* Work required: Your task is to repeat only the lines from the one with "lowest = object_bounds()[0][2]" through the one with "return lamp", exactly as they stand, both ends included.

* Data section:
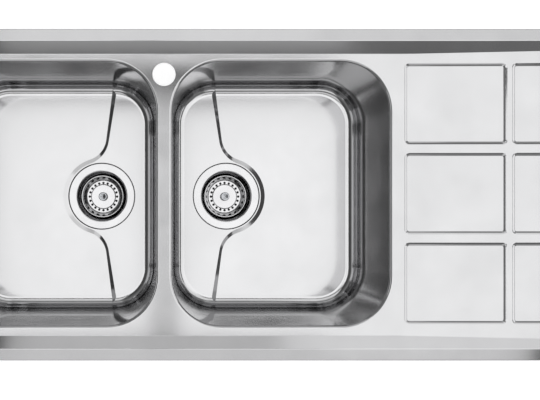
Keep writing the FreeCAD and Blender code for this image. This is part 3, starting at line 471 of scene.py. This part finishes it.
def makeClampScrews():
    screw = joinPieces("screw", [windThread("screwThread", clampScrew["thread"]), makeScrewHead()])
    rowY, endX, endY = clampScrew["rowY"], clampScrew["endX"], clampScrew["endY"]
    spots = [(x, y) for x in clampScrew["columns"] for y in (-rowY, rowY)]
    spots += [(x, y) for x in (-endX, endX) for y in (-endY, endY)]
    moves = [Matrix.Translation((x, y, 0)) for x, y in spots]
    settle(joinPieces("clampScrewSet", copyPiece(screw, moves)), "zinc", "clamp_screws")


makeClampScrews()
print("clamp screws made")

# Waste bodies: moulded barrels with fins, a threaded tail and a boss on ribs for the central screw

wasteBody = {
    "barrel": [
        (0.0449, -0.1914), (0.0552, -0.1914), (0.056, -0.1922), (0.056, -0.1946), (0.0552, -0.1954),
        (0.0487, -0.1954), (0.0475, -0.1966), (0.0475, -0.2400), (0.0466, -0.2418), (0.0250, -0.2510),
        (0.0230, -0.2526), (0.0230, -0.2746), (0.0222, -0.2754), (0.0209, -0.2754), (0.0209, -0.2488),
        (0.0449, -0.2388),
    ],
    "steps": 96,
    "thread": {
        "root": 0.0228, "crest": 0.0239, "pitch": 0.0023, "low": -0.2752, "high": -0.2538,
        "steps": 72, "capWidth": 0.0011,
    },
    "boss": [
        (0.0031, -0.2316), (0.0069, -0.2316), (0.0075, -0.2322), (0.0075, -0.2450),
        (0.0069, -0.2456), (0.0031, -0.2456),
    ],
    "bossSteps": 40,
    "ribCount": 4,
    "ribWidth": 0.003,
    "ribHeights": (-0.2399, -0.2319),
    "ribFoot": 0.0065,
    "ribReach": 0.0462,
    "finCount": 24,
    "finWidth": 0.0022,
    "finFoot": 0.0465,
    "finReachTop": 0.0524,
    "finReachLow": 0.0486,
    "finEdge": 0.0005,
    "finEdgeSteps": 2,
    "finHeights": (-0.2380, -0.1950),
    "axes": {"left": -0.293, "right": -0.073},
    "axisY": 0.002,
}


# A plate that stands out from Z along +X, between two reaches and two heights
def makePlate(name, width, nearReach, farReach, heights):
    low, high = heights
    bpy.ops.object.select_all(action="DESELECT")
    bpy.ops.mesh.primitive_cube_add(size=1, location=((nearReach + farReach) / 2, 0, (low + high) / 2))
    plate = bpy.context.object
    plate.name = name
    plate.scale = (farReach - nearReach, width, high - low)
    bpy.ops.object.transform_apply(location=True, scale=True)
    return plate


def softenEdges(piece, width, segments):
    soften = piece.modifiers.new("soften", "BEVEL")
    soften.width = width
    soften.segments = segments
    soften.limit_method = "ANGLE"
    bpy.context.view_layer.objects.active = piece
    bpy.ops.object.modifier_apply(modifier="soften")


# Turns a piece into a ring of that many copies round Z
def ringOf(piece, count):
    return copyPiece(piece, [Matrix.Rotation(math.tau / count * turn, 4, "Z") for turn in range(count)])


def makeWasteBody():
    barrel = turnPiece("barrel", wasteBody["barrel"] + wasteBody["barrel"][:1], wasteBody["steps"])
    boss = turnPiece("boss", wasteBody["boss"] + wasteBody["boss"][:1], wasteBody["bossSteps"])
    thread = windThread("tailThread", wasteBody["thread"])

    foot, reach = wasteBody["ribFoot"], wasteBody["ribReach"]
    rib = makePlate("rib", wasteBody["ribWidth"], foot, reach, wasteBody["ribHeights"])
    ribs = ringOf(rib, wasteBody["ribCount"])

    foot, reach, lowReach = (wasteBody[part] for part in ("finFoot", "finReachTop", "finReachLow"))
    fin = makePlate("fin", wasteBody["finWidth"], foot, reach, wasteBody["finHeights"])
    for vertex in fin.data.vertices:
        if vertex.co.z < sum(wasteBody["finHeights"]) / 2 and vertex.co.x > lowReach:
            vertex.co.x = lowReach
    softenEdges(fin, wasteBody["finEdge"], wasteBody["finEdgeSteps"])
    fins = ringOf(fin, wasteBody["finCount"])
    return joinPieces("wasteBody", [barrel, boss, thread, *ribs, *fins])


def makeWasteBodies():
    axes = wasteBody["axes"]
    moves = [Matrix.Translation((x, wasteBody["axisY"], 0)) for x in axes.values()]
    for side, piece in zip(axes, copyPiece(makeWasteBody(), moves)):
        piece.name = f"{side}WasteBody"
        settle(piece, "waste_plastic", f"{side}_waste_body")


makeWasteBodies()
print("waste bodies made")

# Weld beads round the joint of each bowl and the deck's lip, seen from below

weldBead = {"radius": 0.0008, "roundness": 2, "corner": 0.0758, "cornerSteps": 16, "height": -0.0087}

# The joint is ground, so it is duller and warmer than the sheet, with a coarse relief
seamMaterial = makeSteel("groundSeam", {
    "dark": "9b968f", "pale": "b3afa9", "roughLow": 0.3, "roughHigh": 0.45,
    "grainPitch": 0.0008, "grainRatio": 1, "grainDepth": 0.0002, "relief": 0.6, "cloudSize": 0.006,
})


def makeWeldBead(side):
    low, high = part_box(f"{side}_bowl")
    middle = ((low[0] + high[0]) / 2, (low[1] + high[1]) / 2, weldBead["height"])
    bpy.ops.object.select_all(action="DESELECT")
    bpy.ops.mesh.primitive_plane_add(size=1, location=middle)
    bead = bpy.context.object
    bead.name = f"{side}WeldBead"
    bead.scale = (high[0] - low[0], high[1] - low[1], 1)
    bpy.ops.object.transform_apply(location=True, scale=True)
    bpy.ops.object.mode_set(mode="EDIT")
    bpy.ops.mesh.select_all(action="SELECT")
    corner = {"offset": weldBead["corner"], "segments": weldBead["cornerSteps"]}
    bpy.ops.mesh.bevel(affect="VERTICES", **corner)
    bpy.ops.mesh.select_all(action="SELECT")
    bpy.ops.mesh.delete(type="ONLY_FACE")
    bpy.ops.object.mode_set(mode="OBJECT")
    bpy.ops.object.convert(target="CURVE")
    bead = bpy.context.object
    bead.data.bevel_depth = weldBead["radius"]
    bead.data.bevel_resolution = weldBead["roundness"]
    bpy.ops.object.convert(target="MESH")
    bead = bpy.context.object
    settle(bead, "pressed_steel")
    bead.data.materials[0] = seamMaterial


for bowlSide in ("left", "right"):
    makeWeldBead(bowlSide)
print("weld beads made")

# Floor, lights and surroundings

studio = {
    "floorSize": 30.0,
    "floorColour": "f4f4f4",
    "glow": 0.58,
    "lightHeight": 6.0,
    "worldGrey": 0.12,
    "horizonGrey": 0.66,
    "horizonTop": 0.8,
}

# Softboxes high overhead: the degrees that each spans as seen from the camera's foot, and its radiance
softboxes = {
    "keyLeft": {"across": (-16.5, -1.3), "along": (-12, 10.5), "radiance": 1.54},
    "keyMiddle": {"across": (-1.3, 1.3), "along": (-12, 10.5), "radiance": 0.7},
    "keyRight": {"across": (1.3, 15), "along": (-12, 10.5), "radiance": 1.54},
    "overTap": {"across": (-16.5, 15), "along": (13.6, 15.4), "radiance": 1.65},
    "right": {"across": (15, 41), "along": (-21, 21), "radiance": 1.41},
    "back": {"across": (-17.5, 14), "along": (21, 33), "radiance": 1.15},
    "backRight": {"across": (14, 52), "along": (21, 46), "radiance": 1.05},
    "backFar": {"across": (-18, 14), "along": (33, 46), "radiance": 0.7},
    "front": {"across": (-17.5, 32), "along": (-33, -17.5), "radiance": 0.92},
    "frontMiddle": {"across": (-18, 20), "along": (-38, -33), "radiance": 0.5},
    "frontRight": {"across": (20, 44), "along": (-39, -33), "radiance": 0.1},
    "farFront": {"across": (-32, 26), "along": (-62, -47), "radiance": 0.72},
}

# Upright softboxes round the sink, turned that many degrees from +X
uprights = {
    "rightUpright": {"turn": 0, "radiance": 1.2},
    "backUpright": {"turn": 90, "radiance": 0.35},
    "leftUpright": {"turn": 180, "radiance": 0.45},
    "frontUpright": {"turn": 270, "radiance": 0.3},
}
uprightSize = {"distance": 7.5, "width": 6.0, "low": 0.5, "high": 5.5}


# Pale studio paper that shows white, and still takes the object's shadow
def makePaper():
    material, tree, _ = newMaterial("paleFloor")
    ray = addNode(tree, "ShaderNodeLightPath")
    rays = {0: ray.outputs["Is Camera Ray"], 1: ray.outputs["Is Glossy Ray"]}
    seen = addNode(tree, "ShaderNodeMath", rays, operation="MAXIMUM")
    diffuse = addNode(tree, "ShaderNodeBsdfDiffuse", {"Color": linearColour(studio["floorColour"])})
    glow = addNode(tree, "ShaderNodeEmission", {"Strength": studio["glow"]})
    lit = addNode(tree, "ShaderNodeAddShader", {0: diffuse.outputs["BSDF"], 1: glow.outputs["Emission"]})
    mix = {0: seen.outputs[0], 1: diffuse.outputs["BSDF"], 2: lit.outputs["Shader"]}
    both = addNode(tree, "ShaderNodeMixShader", mix)
    addNode(tree, "ShaderNodeOutputMaterial", {"Surface": both.outputs["Shader"]})
    return material


def layFloor():
    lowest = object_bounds()[0][2]
    bpy.ops.mesh.primitive_plane_add(size=studio["floorSize"], location=(0, 0, lowest))
    floor = bpy.context.object
    floor.name = "floor"
    bpy.ops.object.transform_apply(location=True)
    floor.data.materials.append(makePaper())


layFloor()


def addSoftbox(name, size, radiance, location):
    light = bpy.data.lights.new(name, "AREA")
    light.shape = "RECTANGLE"
    light.size, light.size_y = size
    light.energy = radiance * math.pi * light.size * light.size_y
    lamp = bpy.data.objects.new(name, light)
    lamp.location = location
    scene.collection.objects.link(lamp)
    return lamp


def hangSoftbox(name, box):
    rise = studio["lightHeight"]
    left, right = (shot["overX"] + rise * math.tan(math.radians(angle)) for angle in box["across"])
    near, far = (shot["overY"] + rise * math.tan(math.radians(angle)) for angle in box["along"])
    middle = ((left + right) / 2, (near + far) / 2, rise)
    addSoftbox(name, (right - left, far - near), box["radiance"], middle)


def standSoftbox(name, box):
    turn = math.radians(box["turn"])
    bottom, top = uprightSize["low"], uprightSize["high"]
    away = Vector((math.cos(turn), math.sin(turn), 0)) * uprightSize["distance"]
    middle = away + Vector((0, 0, (bottom + top) / 2))
    lamp = addSoftbox(name, (uprightSize["width"], top - bottom), box["radiance"], middle)
    lamp.rotation_euler = away.to_track_quat("Z", "Y").to_euler()


for boxName, box in softboxes.items():
    hangSoftbox(boxName, box)
for boxName, box in uprights.items():
    standSoftbox(boxName, box)


# Dim room that grows paler towards the horizon, which the sink mirrors when seen from the side
def makeRoom():
    room = bpy.data.worlds.new("room")
    room.use_nodes = True
    tree = room.node_tree
    tree.nodes.clear()
    way = addNode(tree, "ShaderNodeTexCoord").outputs["Generated"]
    height = addNode(tree, "ShaderNodeSeparateXYZ", {"Vector": way}).outputs["Z"]
    grey, pale = studio["worldGrey"], studio["horizonGrey"]
    level = spread(tree, height, pale, grey, 0.0, studio["horizonTop"])
    back = addNode(tree, "ShaderNodeBackground", {"Strength": level})
    addNode(tree, "ShaderNodeOutputWorld", {"Surface": back.outputs["Background"]})
    scene.world = room


makeRoom()
scene.view_settings.view_transform = "Standard"
print("studio lit")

* Answer to this task:
    lowest = object_bounds()[0][2]
    bpy.ops.mesh.primitive_plane_add(size=studio["floorSize"], location=(0, 0, lowest))
    floor = bpy.context.object
    floor.name = "floor"
    bpy.ops.object.transform_apply(location=True)
    floor.data.materials.append(makePaper())


layFloor()


def addSoftbox(name, size, radiance, location):
    light = bpy.data.lights.new(name, "AREA")
    light.shape = "RECTANGLE"
    light.size, light.size_y = size
    light.energy = radiance * math.pi * light.size * light.size_y
    lamp = bpy.data.objects.new(name, light)
    lamp.location = location
    scene.collection.objects.link(lamp)
    return lamp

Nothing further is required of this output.